Exercise details: Look through the material below and count the lines with the string "model". Report only the count.

Records supplied:
** begin **

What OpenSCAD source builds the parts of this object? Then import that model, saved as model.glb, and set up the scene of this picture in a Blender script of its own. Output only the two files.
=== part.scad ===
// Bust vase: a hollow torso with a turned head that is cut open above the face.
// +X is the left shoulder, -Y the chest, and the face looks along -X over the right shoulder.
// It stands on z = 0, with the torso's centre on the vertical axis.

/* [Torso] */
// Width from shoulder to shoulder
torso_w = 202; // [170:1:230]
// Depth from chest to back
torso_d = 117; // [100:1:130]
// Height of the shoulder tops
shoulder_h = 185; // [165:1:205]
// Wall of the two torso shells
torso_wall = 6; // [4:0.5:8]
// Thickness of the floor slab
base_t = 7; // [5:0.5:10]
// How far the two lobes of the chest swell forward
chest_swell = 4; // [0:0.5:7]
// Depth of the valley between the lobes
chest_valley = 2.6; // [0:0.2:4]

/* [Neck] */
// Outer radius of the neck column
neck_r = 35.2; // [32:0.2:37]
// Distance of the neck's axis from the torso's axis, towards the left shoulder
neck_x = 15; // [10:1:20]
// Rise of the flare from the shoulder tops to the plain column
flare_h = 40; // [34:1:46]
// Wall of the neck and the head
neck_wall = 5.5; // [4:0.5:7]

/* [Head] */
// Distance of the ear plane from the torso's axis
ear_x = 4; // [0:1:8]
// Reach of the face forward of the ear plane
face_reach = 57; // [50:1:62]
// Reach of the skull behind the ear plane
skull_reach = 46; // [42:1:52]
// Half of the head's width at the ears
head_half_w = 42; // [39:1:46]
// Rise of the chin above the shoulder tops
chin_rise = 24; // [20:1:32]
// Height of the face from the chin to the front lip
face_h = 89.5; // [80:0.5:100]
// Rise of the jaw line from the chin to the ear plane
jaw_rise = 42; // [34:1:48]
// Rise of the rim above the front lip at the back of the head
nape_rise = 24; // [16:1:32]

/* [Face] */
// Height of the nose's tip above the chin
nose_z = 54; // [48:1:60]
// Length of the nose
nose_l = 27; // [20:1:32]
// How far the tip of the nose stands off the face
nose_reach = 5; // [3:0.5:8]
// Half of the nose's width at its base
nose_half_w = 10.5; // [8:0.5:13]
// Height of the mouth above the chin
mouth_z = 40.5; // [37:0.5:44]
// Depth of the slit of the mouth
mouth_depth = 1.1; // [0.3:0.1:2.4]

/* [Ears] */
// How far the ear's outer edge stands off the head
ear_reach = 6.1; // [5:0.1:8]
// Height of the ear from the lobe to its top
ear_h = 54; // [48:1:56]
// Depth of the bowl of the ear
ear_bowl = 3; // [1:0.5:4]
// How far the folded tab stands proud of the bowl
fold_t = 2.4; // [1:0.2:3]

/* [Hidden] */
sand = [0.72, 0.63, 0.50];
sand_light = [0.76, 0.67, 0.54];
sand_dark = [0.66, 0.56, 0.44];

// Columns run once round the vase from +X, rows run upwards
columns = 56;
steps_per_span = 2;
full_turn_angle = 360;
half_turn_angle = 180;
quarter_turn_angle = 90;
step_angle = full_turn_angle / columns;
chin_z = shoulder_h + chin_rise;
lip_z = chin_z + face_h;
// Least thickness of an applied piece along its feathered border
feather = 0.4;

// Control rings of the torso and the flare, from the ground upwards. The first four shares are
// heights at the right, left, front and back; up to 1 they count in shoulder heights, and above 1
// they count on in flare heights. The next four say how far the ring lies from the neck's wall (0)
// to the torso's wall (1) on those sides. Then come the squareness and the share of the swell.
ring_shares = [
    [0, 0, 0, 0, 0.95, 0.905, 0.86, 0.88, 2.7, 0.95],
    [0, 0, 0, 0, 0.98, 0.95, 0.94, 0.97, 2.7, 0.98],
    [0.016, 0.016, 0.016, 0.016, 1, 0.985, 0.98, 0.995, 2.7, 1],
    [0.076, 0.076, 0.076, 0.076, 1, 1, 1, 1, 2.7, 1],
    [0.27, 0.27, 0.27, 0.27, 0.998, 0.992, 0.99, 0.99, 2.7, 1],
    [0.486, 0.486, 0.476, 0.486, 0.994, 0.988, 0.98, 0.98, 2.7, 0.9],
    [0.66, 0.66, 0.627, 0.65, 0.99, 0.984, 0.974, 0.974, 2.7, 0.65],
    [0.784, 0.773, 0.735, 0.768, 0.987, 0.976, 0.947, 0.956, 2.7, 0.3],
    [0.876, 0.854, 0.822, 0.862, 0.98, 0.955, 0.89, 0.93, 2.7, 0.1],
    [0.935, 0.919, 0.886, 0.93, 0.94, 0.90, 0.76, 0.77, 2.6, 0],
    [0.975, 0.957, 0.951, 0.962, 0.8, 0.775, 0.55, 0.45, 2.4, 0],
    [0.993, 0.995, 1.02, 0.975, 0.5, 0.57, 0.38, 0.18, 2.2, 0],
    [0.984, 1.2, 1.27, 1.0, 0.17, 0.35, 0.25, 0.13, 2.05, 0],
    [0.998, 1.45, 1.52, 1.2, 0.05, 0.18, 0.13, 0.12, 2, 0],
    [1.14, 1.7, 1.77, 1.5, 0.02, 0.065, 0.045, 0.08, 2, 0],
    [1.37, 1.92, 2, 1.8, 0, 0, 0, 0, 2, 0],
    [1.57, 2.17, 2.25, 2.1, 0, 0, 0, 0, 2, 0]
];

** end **
** begin **

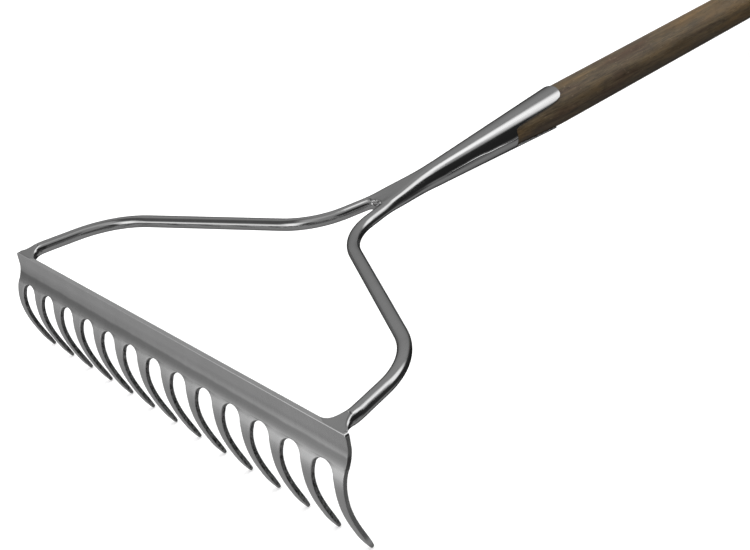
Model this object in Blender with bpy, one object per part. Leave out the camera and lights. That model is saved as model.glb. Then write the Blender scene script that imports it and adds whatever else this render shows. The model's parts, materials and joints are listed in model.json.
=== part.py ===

** end **
** begin **

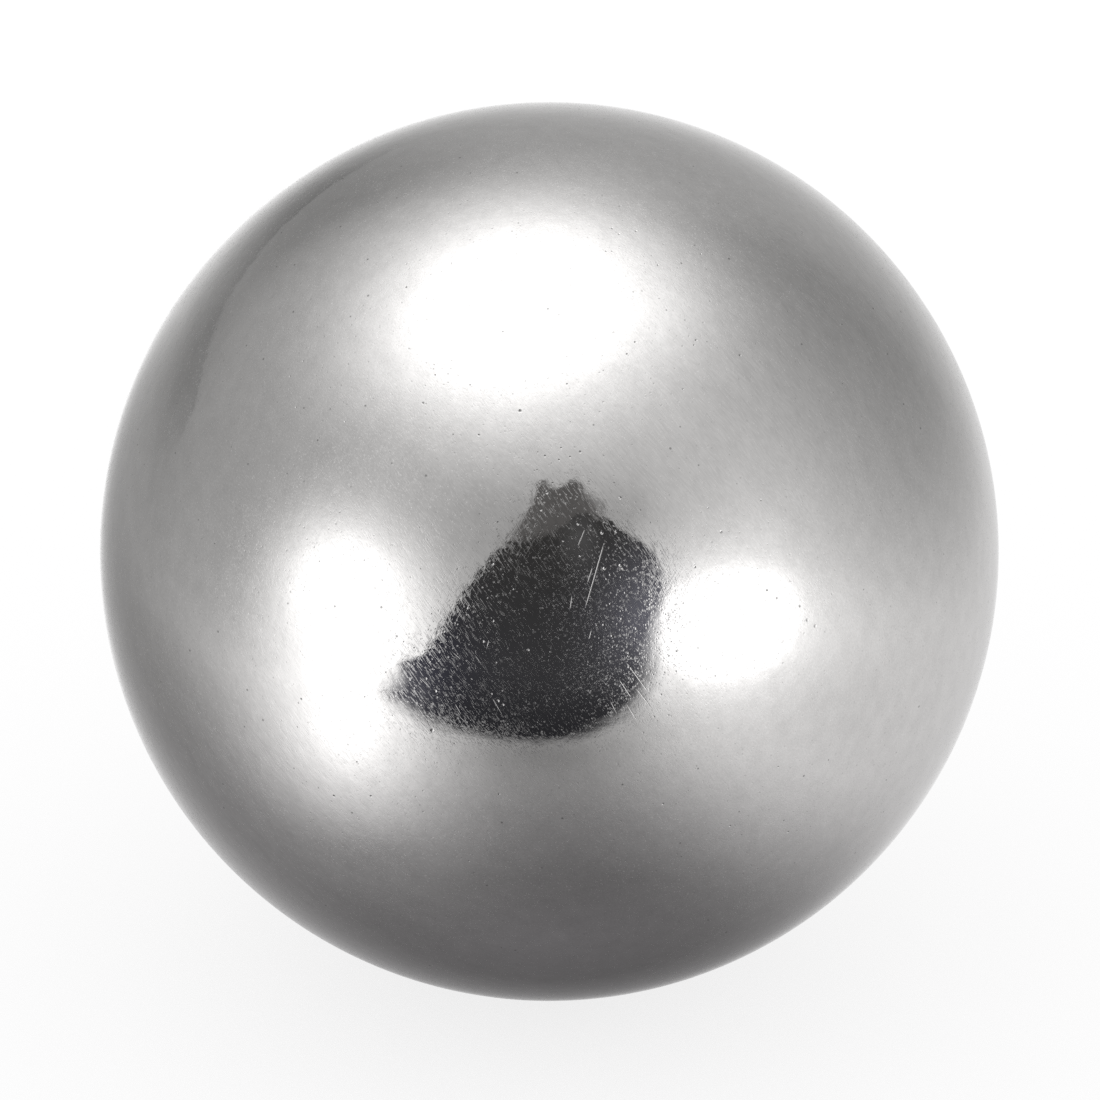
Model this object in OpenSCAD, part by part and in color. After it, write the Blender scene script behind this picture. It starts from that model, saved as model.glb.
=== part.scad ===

** end **

Written answer: 3